Ground Venison Rollup | Stuffed Wild Game Recipe

Savory ground venison rollup stuffed with prosciutto, provolone, and spinach. Also works with elk or antelope for a wild game twist.
Prep Time30 minutes
Cook Time1 hour
Course: Main Course
Cuisine: American
Keyword: ground venison recipe, ground venison recipes
Servings: 6

Ingredients

  • 2 lbs ground venison
  • 4 slices prosciutto
  • 4 slices provolone cheese
  • 4 cups baby spinach
  • 1/2 cup pecorino romano cheese, grated
  • 1 tsp oregano
  • 1 tsp basil
  • 1/2 tsp garlic powder
  • 1/4 tsp kosher salt
  • 3 tbsp olive oil

Instructions

  • Preheat oven to 375° F.
  • In a large bowl, mix ground venison, 1 tablespoon olive oil, grated Pecorino Romano cheese, and seasonings until well combined.
  • Heat a skillet over low heat with 1 tablespoon olive oil. Sauté the spinach until wilted, about 1–2 minutes, then remove from heat.
  • Lay a long piece of plastic wrap on a cutting board and place the ground meat in the center. Press the meat to about ½-inch thickness. Layer the prosciutto, provolone cheese slices, and wilted spinach on top.
  • Using the plastic wrap, roll the meat tightly from the longest side, keeping pressure to secure the stuffing inside. Place the rollup on a baking pan and remove the plastic wrap.
  • Drizzle the rollup with the remaining olive oil and loosely cover with foil.
  • Bake for 35–40 minutes, or until the internal temperature reaches 130-135°F or until your preferred doneness.
  • Remove from the oven and let rest for 10 minutes. Slice and serve.

Notes

  • While this recipe calls for ground venison, you can also use ground elk or ground antelope. Both are lean, flavorful meats that absorb the seasonings, cheese, and prosciutto perfectly. Cooking times may vary slightly depending on fat content and thickness, so a meat thermometer is recommended.
  • Use fresh baby spinach for best results.

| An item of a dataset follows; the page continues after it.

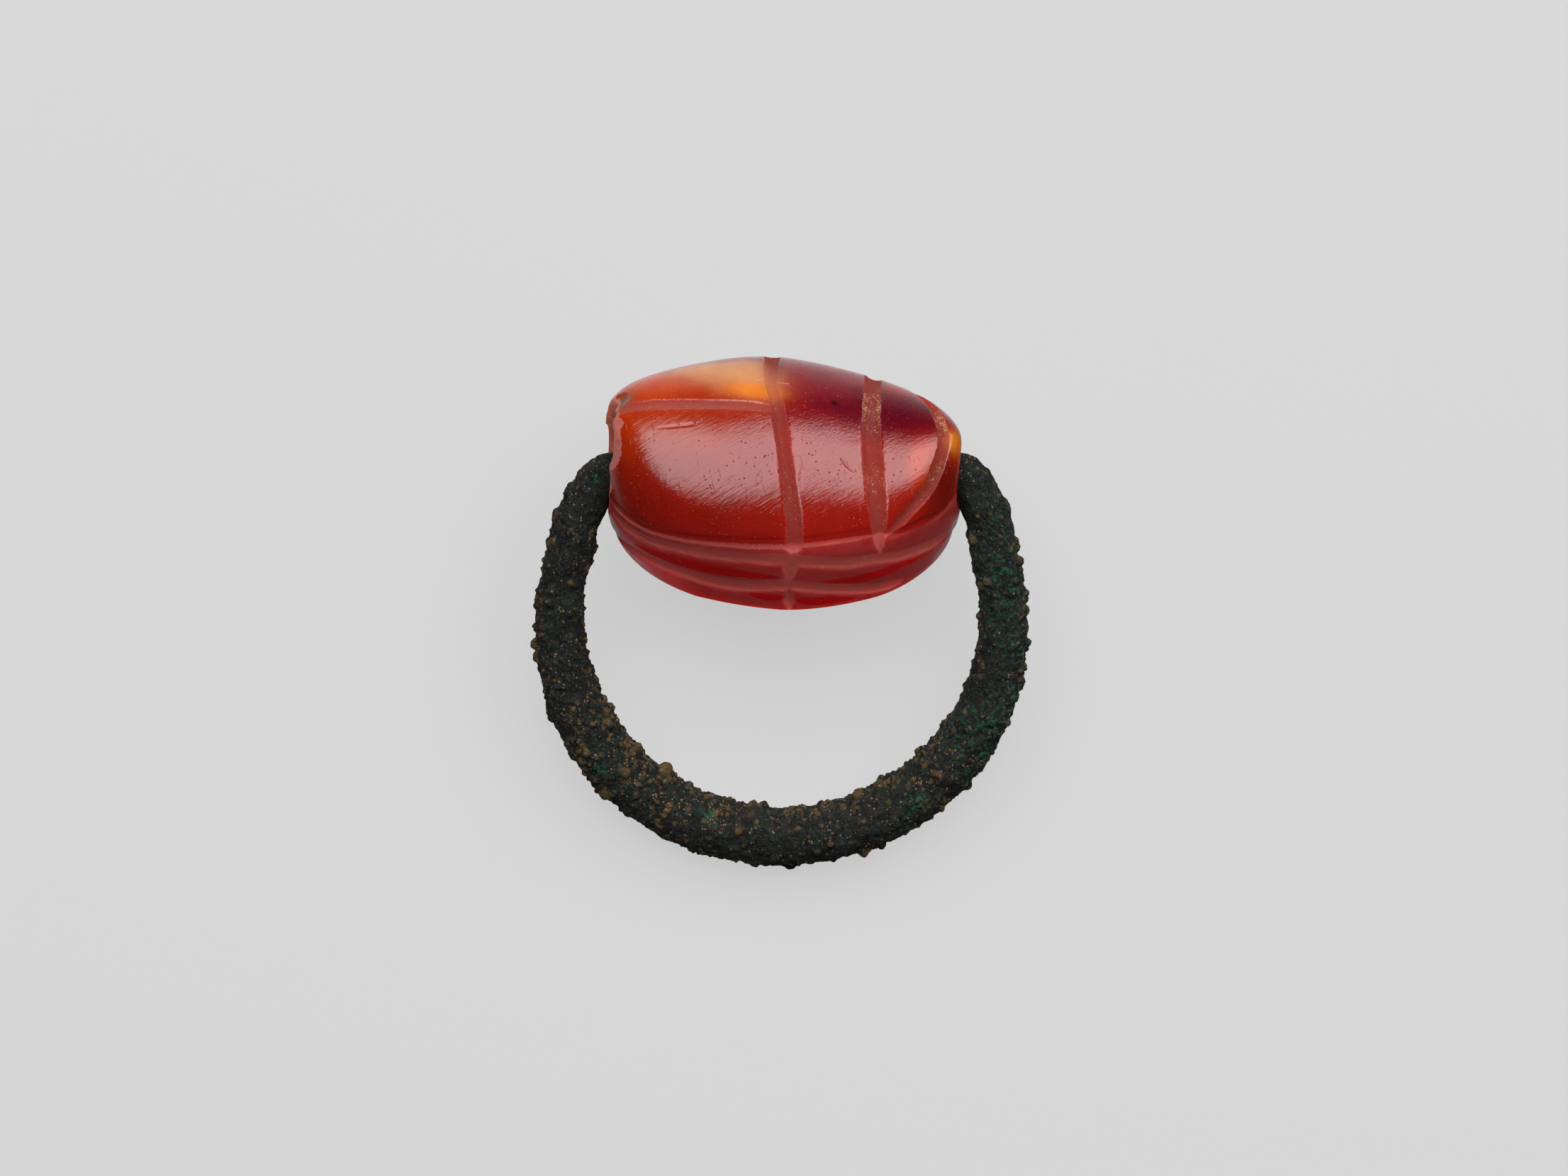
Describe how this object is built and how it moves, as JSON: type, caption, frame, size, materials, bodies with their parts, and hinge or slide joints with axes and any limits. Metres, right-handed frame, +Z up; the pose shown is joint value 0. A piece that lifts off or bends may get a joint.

Sauté just until wilted to keep it bright and tender.
  • Provolone adds creaminess while prosciutto brings a salty, savory depth—feel free to experiment with other cheeses if desired.
  • Press the roll tightly when rolling to ensure all stuffing stays inside during baking.
  • Loosely cover the rollup with foil to prevent the top from drying out while baking.
  • Let the rollup rest 10 minutes after baking. This allows the juices to redistribute and keeps the meat moist.
  • Slice and drizzle with pan juices. Pairs well with roasted vegetables, mashed potatoes, or a fresh green salad.